CULTURA DE SUPERMERCADO
José María Sánchez-Verdú
El artículo del señor Azúa en EL PAÍS del 10 de noviembre es un ejemplo de la libertad de opinión que una democracia conlleva. Aunque ataque a nombres de la cultura como Schönberg, que son lo equivalente a Mies van der Rohe en la arquitectura, Joyce en la literatura o Kandinsky en la pintura. Es una muestra más de la ignorancia, sobre todo musical, que nos rodea. España cuenta con una cultura musical tan mínima como inexistente pese al reciente crecimiento del número de auditorios, orquestas, óperas etcétera, muchas veces con más pompa y cáscara que con verdaderos contenidos. La formación musical desde la infancia no existe, los conocimientos musicales posteriores son desastrosos, e incluso los estudios superiores de música aún no se rigen por un sistema universitario propio, como en todos los países avanzados culturalmente. La frase "yo de música no entiendo" es el estigma que lleva casi todo español. No está de más señalar que salvo unos pocos ejemplos (Gerardo Diego, Valente, etcétera), en España los intelectuales han estado de espaldas a la música en los últimos decenios, hasta un punto vergonzante si lo comparamos con escritores, poetas o filósofos de otros países (Adorno, Mann, Eco, Kundera, etcétera).
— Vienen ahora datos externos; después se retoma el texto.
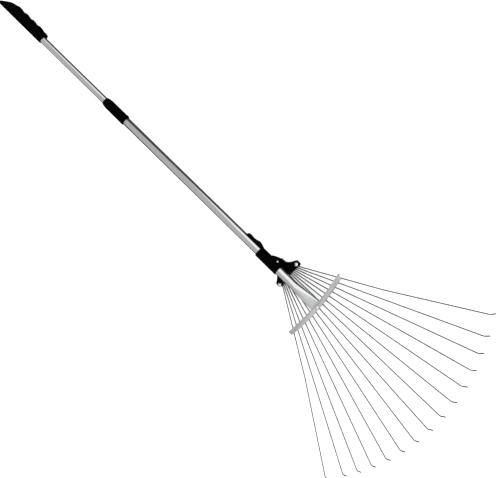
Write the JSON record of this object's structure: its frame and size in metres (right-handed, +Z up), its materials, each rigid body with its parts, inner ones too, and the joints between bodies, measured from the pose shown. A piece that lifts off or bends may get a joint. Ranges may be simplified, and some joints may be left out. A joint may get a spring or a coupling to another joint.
{
  "type": "leaf rake",
  "caption": "Expanding leaf rake: a sliding hub fans spring-wire tines through an arched spreader, on a telescoping metal handle with a ridged grip.",
  "frame": {"origin": "on the ground, below the middle of the rake's length and width", "axes": "+X across the rake, to the lever's side; +Y along the handle, from the tines to the grip; +Z up, the side of the head that the tube lies on"},
  "size_m": [0.592, 1.6076, 0.0863],
  "materials": {
    "tube": "plated steel tube, smooth and bright",
    "tine": "galvanised spring wire, drawn along its length",
    "spreader": "galvanised sheet steel, satin",
    "bright_fastener": "zinc-plated steel, bright",
    "black_plastic": "moulded nylon, fine texture",
    "grip_rubber": "soft moulded grip, matte",
    "inner_plastic": "natural acetal",
    "brake": "friction pad"
  },
  "bodies": {
    "lower_handle": {"lower_tube": "tube", "spreader": "spreader", "spreader_rivet": "bright_fastener", "collar_ferrule": "black_plastic", "collar_collet": "inner_plastic"},
    "upper_handle": {"upper_tube": "tube", "guide_bush": "inner_plastic", "hand_grip": "grip_rubber"},
    "collar": {"collar_nut": "black_plastic"},
    "hub": {"hub_body": "black_plastic", "fan_cover": "black_plastic", "fan_bolts": "bright_fastener", "fan_spacers": "bright_fastener", "fan_washers": "bright_fastener", "fan_nuts": "bright_fastener", "brake_shoe": "brake", "lever_pin": "bright_fastener"},
    "lever": {"cam_lever": "black_plastic"},
    "tine_01": {"tine_01": "tine"},
    "tine_02": {"tine_02": "tine"},
    "tine_03": {"tine_03": "tine"},
    "tine_04": {"tine_04": "tine"},
    "tine_05": {"tine_05": "tine"},
    "tine_06": {"tine_06": "tine"},
    "tine_07": {"tine_07": "tine"},
    "tine_08": {"tine_08": "tine"},
    "tine_09": {"tine_09": "tine"},
    "tine_10": {"tine_10": "tine"},
    "tine_11": {"tine_11": "tine"},
    "tine_12": {"tine_12": "tine"},
    "tine_13": {"tine_13": "tine"},
    "tine_14": {"tine_14": "tine"},
    "tine_15": {"tine_15": "tine"}
  },
  "joints": [
    {"name": "handle_slide", "type": "slide", "parent": "lower_handle", "child": "upper_handle", "axis": [0, -1, 0], "range_m": [0, 0.26]},
    {"name": "collar_twist", "type": "hinge", "parent": "lower_handle", "child": "collar", "pos_m": [0, 0.31778, 0.03834], "axis": [0, 1, 0], "range_deg": [0, 120]},
    {"name": "hub_slide", "type": "slide", "parent": "lower_handle", "child": "hub", "axis": [0, 1, 0], "range_m": [0, 0.095]},
    {"name": "lever_swing", "type": "hinge", "parent": "hub", "child": "lever", "pos_m": [0.019, -0.27922, 0.03834], "axis": [0, 0, -1], "range_deg": [0, 110]},
    {"name": "tine_01_swing", "type": "hinge", "parent": "hub", "child": "tine_01", "pos_m": [0.02781, -0.31022, 0.01242], "axis": [0.2509, 0, -0.968], "range_deg": [0, 14.08]},
    {"name": "tine_02_swing", "type": "hinge", "parent": "hub", "child": "tine_02", "pos_m": [0.02386, -0.31022, 0.01243], "axis": [0.2894, 0, -0.9572], "range_deg": [0, 12.54]},
    {"name": "tine_03_swing", "type": "hinge", "parent": "hub", "child": "tine_03", "pos_m": [0.01989, -0.31022, 0.01243], "axis": [0.3411, 0, -0.94], "range_deg": [0, 10.9]},
    {"name": "tine_04_swing", "type": "hinge", "parent": "hub", "child": "tine_04", "pos_m": [0.01592, -0.31022, 0.01244], "axis": [0.4131, 0, -0.9107], "range_deg": [0, 9.19]},
    {"name": "tine_05_swing", "type": "hinge", "parent": "hub", "child": "tine_05", "pos_m": [0.01195, -0.31022, 0.01244], "axis": [0.5175, 0, -0.8557], "range_deg": [0, 7.46]},
    {"name": "tine_06_swing", "type": "hinge", "parent": "hub", "child": "tine_06", "pos_m": [0.00797, -0.31022, 0.01244], "axis": [0.6719, 0, -0.7407], "range_deg": [0, 5.82]},
    {"name": "tine_07_swing", "type": "hinge", "parent": "hub", "child": "tine_07", "pos_m": [0.00398, -0.31022, 0.01244], "axis": [0.8758, 0, -0.4827], "range_deg": [0, 4.51]},
    {"name": "tine_08_swing", "type": "hinge", "parent": "hub", "child": "tine_08", "pos_m": [0, -0.31022, 0.01244], "axis": [1, 0, 0], "range_deg": [0, 3.96]},
    {"name": "tine_09_swing", "type": "hinge", "parent": "hub", "child": "tine_09", "pos_m": [-0.00398, -0.31022, 0.01244], "axis": [0.8758, 0, 0.4827], "range_deg": [0, 4.51]},
    {"name": "tine_10_swing", "type": "hinge", "parent": "hub", "child": "tine_10", "pos_m": [-0.00797, -0.31022, 0.01244], "axis": [0.6719, 0, 0.7407], "range_deg": [0, 5.82]},
    {"name": "tine_11_swing", "type": "hinge", "parent": "hub", "child": "tine_11", "pos_m": [-0.01195, -0.31022, 0.01244], "axis": [0.5175, 0, 0.8557], "range_deg": [0, 7.46]},
    {"name": "tine_12_swing", "type": "hinge", "parent": "hub", "child": "tine_12", "pos_m": [-0.01592, -0.31022, 0.01244], "axis": [0.4131, 0, 0.9107], "range_deg": [0, 9.19]},
    {"name": "tine_13_swing", "type": "hinge", "parent": "hub", "child": "tine_13", "pos_m": [-0.01989, -0.31022, 0.01243], "axis": [0.3411, 0, 0.94], "range_deg": [0, 10.9]},
    {"name": "tine_14_swing", "type": "hinge", "parent": "hub", "child": "tine_14", "pos_m": [-0.02386, -0.31022, 0.01243], "axis": [0.2894, 0, 0.9572], "range_deg": [0, 12.54]},
    {"name": "tine_15_swing", "type": "hinge", "parent": "hub", "child": "tine_15", "pos_m": [-0.02781, -0.31022, 0.01242], "axis": [0.2509, 0, 0.968], "range_deg": [0, 14.08]}
  ],
  "couplings": [
    {"joint": "tine_01_swing", "follows": "hub_slide", "rad_per_m": 2.5777},
    {"joint": "tine_02_swing", "follows": "hub_slide", "rad_per_m": 2.2956},
    {"joint": "tine_03_swing", "follows": "hub_slide", "rad_per_m": 1.9941},
    {"joint": "tine_04_swing", "follows": "hub_slide", "rad_per_m": 1.6793},
    {"joint": "tine_05_swing", "follows": "hub_slide", "rad_per_m": 1.3614},
    {"joint": "tine_06_swing", "follows": "hub_slide", "rad_per_m": 1.0605},
    {"joint": "tine_07_swing", "follows": "hub_slide", "rad_per_m": 0.81915},
    {"joint": "tine_08_swing", "follows": "hub_slide", "rad_per_m": 0.71903},
    {"joint": "tine_09_swing", "follows": "hub_slide", "rad_per_m": 0.81915},
    {"joint": "tine_10_swing", "follows": "hub_slide", "rad_per_m": 1.0605},
    {"joint": "tine_11_swing", "follows": "hub_slide", "rad_per_m": 1.3614},
    {"joint": "tine_12_swing", "follows": "hub_slide", "rad_per_m": 1.6793},
    {"joint": "tine_13_swing", "follows": "hub_slide", "rad_per_m": 1.9941},
    {"joint": "tine_14_swing", "follows": "hub_slide", "rad_per_m": 2.2956},
    {"joint": "tine_15_swing", "follows": "hub_slide", "rad_per_m": 2.5777}
  ]
}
Es normal que al señor Azúa no le guste Schönberg; con él estará una inmensa mayoría de españoles que no han oído ni su nombre ni su música.
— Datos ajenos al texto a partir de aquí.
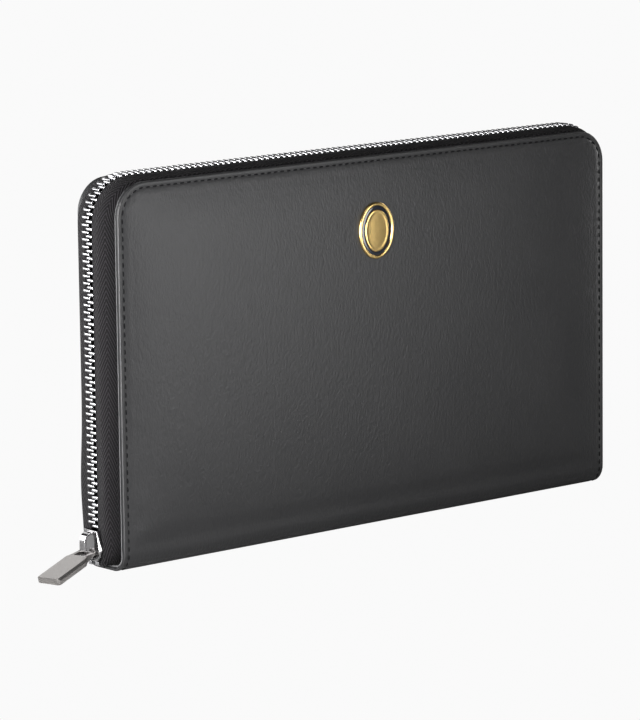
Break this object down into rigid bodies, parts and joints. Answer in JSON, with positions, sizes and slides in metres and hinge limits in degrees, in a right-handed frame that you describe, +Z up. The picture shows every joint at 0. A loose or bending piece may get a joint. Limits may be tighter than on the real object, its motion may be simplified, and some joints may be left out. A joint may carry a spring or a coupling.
{
  "type": "travel document organizer",
  "caption": "Zip-round leather travel document organizer with padded covers, card slots, passport and ticket pockets and a zipped leaf.",
  "frame": {"origin": "middle of the flat base under the spine, on the surface that the organizer stands on", "axes": "+X along the long side away from the closed slider, -Y out of the front cover with the badge, +Z up"},
  "size_m": [0.2676, 0.0274, 0.1385],
  "materials": {
    "outer_leather": "smooth fine-grained black calf leather with a satin finish",
    "facing_leather": "thin black leather with a painted edge",
    "pocket_leather": "thin smooth black leather",
    "lining": "black twill lining",
    "board": "stiffener board",
    "foam": "thin padding",
    "zip_tape": "dark herringbone zip tape",
    "teeth_metal": "polished nickel",
    "slider_metal": "polished dark nickel",
    "pull_metal": "brushed gunmetal",
    "badge_gold": "polished gold plate",
    "badge_enamel": "plain dark enamel"
  },
  "bodies": {
    "spine": {"spine_leather": "outer_leather", "spine_facing": "facing_leather", "spine_board": "board", "spine_lining": "lining", "zip_top_stops": "teeth_metal", "zip_bottom_stop": "teeth_metal"},
    "front_cover": {"front_leather": "outer_leather", "front_foam": "foam", "front_board": "board", "front_facing": "facing_leather", "front_lining": "lining", "front_tape": "zip_tape", "front_teeth": "teeth_metal", "badge_plate": "badge_gold", "badge_inlay": "badge_enamel", "badge_pins": "badge_gold", "front_slip_pocket": "pocket_leather", "card_slot_left_1": "pocket_leather", "card_slot_left_2": "pocket_leather", "card_slot_left_3": "pocket_leather", "card_slot_left_4": "pocket_leather", "card_slot_right_1": "pocket_leather", "card_slot_right_2": "pocket_leather", "card_slot_right_3": "pocket_leather", "card_slot_right_4": "pocket_leather"},
    "back_cover": {"back_leather": "outer_leather", "back_foam": "foam", "back_board": "board", "back_facing": "facing_leather", "back_lining": "lining", "back_tape": "zip_tape", "back_teeth": "teeth_metal", "boarding_pass_pocket": "pocket_leather", "passport_pocket": "pocket_leather", "ticket_pocket": "pocket_leather"},
    "coin_leaf": {"leaf_hinge_strip": "pocket_leather", "leaf_welt": "pocket_leather", "leaf_front_panel": "pocket_leather", "leaf_back_panel": "pocket_leather", "coin_tapes": "zip_tape", "coin_teeth": "teeth_metal", "coin_stops": "teeth_metal"},
    "coin_slider": {"coin_slider_body": "slider_metal", "coin_slider_bridge": "slider_metal", "coin_pull": "pull_metal"},
    "slider": {"slider_body": "slider_metal", "slider_bridge": "slider_metal"},
    "pull_tab": {"pull_tab": "pull_metal"}
  },
  "joints": [
    {"name": "front_open", "type": "hinge", "parent": "spine", "child": "front_cover", "pos_m": [0, -0.0102, 0.0013], "axis": [1, 0, 0], "range_deg": [0, 90]},
    {"name": "back_open", "type": "hinge", "parent": "spine", "child": "back_cover", "pos_m": [0, 0.0102, 0.0013], "axis": [-1, 0, 0], "range_deg": [0, 90]},
    {"name": "leaf_turn", "type": "hinge", "parent": "spine", "child": "coin_leaf", "pos_m": [0, 0, 0.00425], "axis": [1, 0, 0], "range_deg": [0, 57.6]},
    {"name": "coin_slide", "type": "slide", "parent": "coin_leaf", "child": "coin_slider", "axis": [1, 0, 0], "range_m": [0, 0.174], "deforming": ["coin_teeth"]},
    {"name": "slider_run", "type": "slide", "parent": "spine", "child": "slider", "axis": [0, 0, 1], "range_m": [0, 0.105], "deforming": ["front_teeth", "back_teeth", "front_tape", "back_tape"]},
    {"name": "pull_swing", "type": "hinge", "parent": "slider", "child": "pull_tab", "pos_m": [-0.12375, 0, 0.0069], "axis": [-0.2756, 0.9613, 0], "range_deg": [-70, 60]}
  ],
  "couplings": [
    {"joint": "leaf_turn", "follows": "front_open", "ratio": 0.64}
  ]
}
Reivindicar el arte de consumo de mayorías como indicador de lo que es bueno es tan banal que no merece ni respuesta. Todo arte exigente y excelente no es en principio para mayorías, siempre ha sido así. De aceptar las ideas de supermercado de Azúa habría que excluir a Mallarmé, a Joyce, a Mondrian, etcétera, porque sus propuestas son "difíciles" y no aceptadas o "comprendidas" en un inicio por las grandes masas: ofrecen algo que a la vez exige, y eso no cabe en las ofertas del supermercado.
Afortunadamente, siempre existirá un arte de creación comprometido, difícil -el arte es una forma de transmisión de conocimiento, no sólo de diversión y espectáculo, como parece creer Azúa-. No podríamos aprehender una cultura sin el rigor y compromiso de los creadores que han arriesgado y abierto nuevos caminos. "Ningún arte, literatura o música estúpidos perduran. La creación estética es inteligencia en sumo grado" (G. Steiner, Presencias reales). Beethoven fue acusado de hacer ruido, de ser incomprensible; Bach, de ir contra las leyes de la música. ¿Dónde estarían los Azúas de entonces? Sin duda, también contra ellos.
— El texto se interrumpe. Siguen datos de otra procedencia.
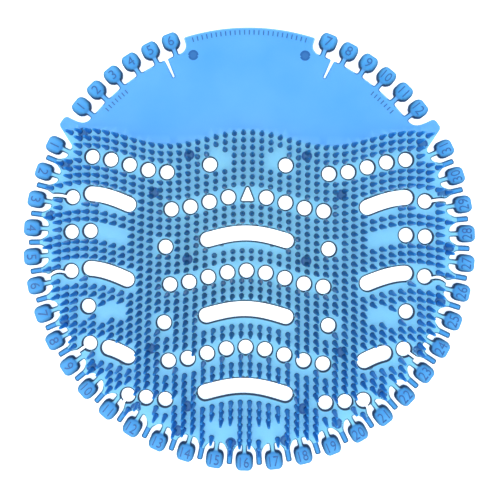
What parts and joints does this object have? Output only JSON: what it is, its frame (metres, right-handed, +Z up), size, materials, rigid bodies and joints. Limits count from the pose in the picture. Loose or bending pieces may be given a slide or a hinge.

"Sólo quiero lo mejor para ti"
Carlos Bermejo
El hecho de denominar Mesías a una persona que como Schönberg fue perseguido por los nazis por, entre otras cosas, ser de origen judío, me parece de un gusto, cuanto menos, torpe.
Ya sólo por esta razón sería fácil refutar el extraño artículo de Félix de Azúa del pasado 10 de noviembre. Pero como además es ya tradición en muchos intelectuales españoles hacer de sus manías personales axiomas irrefutables, creo necesario aclarar lo siguiente:
De Azúa dice: "A Schönberg se le están muriendo los suscriptores". Si se refiere a aquellos que con tanto entusiasmo apoyaron personalmente su compromiso, le diré que en realidad ya murieron, pero, lo que son las cosas, casi 100 años después del comienzo del periodo atonal de Schönberg, aún seguimos hablando de él. Por desgracia, no veré cómo dentro de 100 años nuestros descendientes debatirán sobre la obra de Félix de Azúa (sin duda con la misma intensidad...), pero, mientras tanto, querría decir que don Félix ha tenido mucha suerte al asistir a los conciertos del IRCAM o Darmstadt (me imagino que si los nombra es porque ha estado alguna vez) y no tener nunca problemas de entrada. Yo, sin embargo, tanto en los mencionados como en los festivales de Witten, Stuttgart, Donaueschingen, Múnich, Salzburgo... y en Madrid (aunque parezca mentira), he tenido que soportar salas repletas y en más de una ocasión me he quedado sin entradas.
Aunque a De Azúa y a otros les pese, existe un público para Schönberg y para más compositores que no nacieron necesariamente hace más de 100 años. Éste es un público, al contrario que De Azúa, que no tiene problemas en disfrutar tanto con Schönberg como con Stravinsky, porque sabe que los dos son parte de la rica historia de la música, y además considera que la exclusión es ante todo ignorancia. Minoritario, pues sí, pero no inexistente. Por otra parte, la minoría de algo siempre se establece al comparar al menos dos cantidades, por lo que, afortunadamente, siempre tenemos la posibilidad de sentirnos minoría en alguna cosa (lo contrario sería un auténtico fascismo), por lo que todo y todos padeceremos en algún momento ese moderno auto de fe al que nos somete continuamente la "mayoría".
A estas alturas, por tanto, ni los oídos reaccionarios de Taruskin o Adorno ni nadie nos va a decir qué es lo que debemos escuchar (el mismo De Azúa cae en su propia trampa). Lo que sí debo decir es que el capcioso y arbitrario artículo al que me refiero me ha despertado las ganas de leer al completo el dichoso Estatuto, y, si puedo, lo haré en catalán.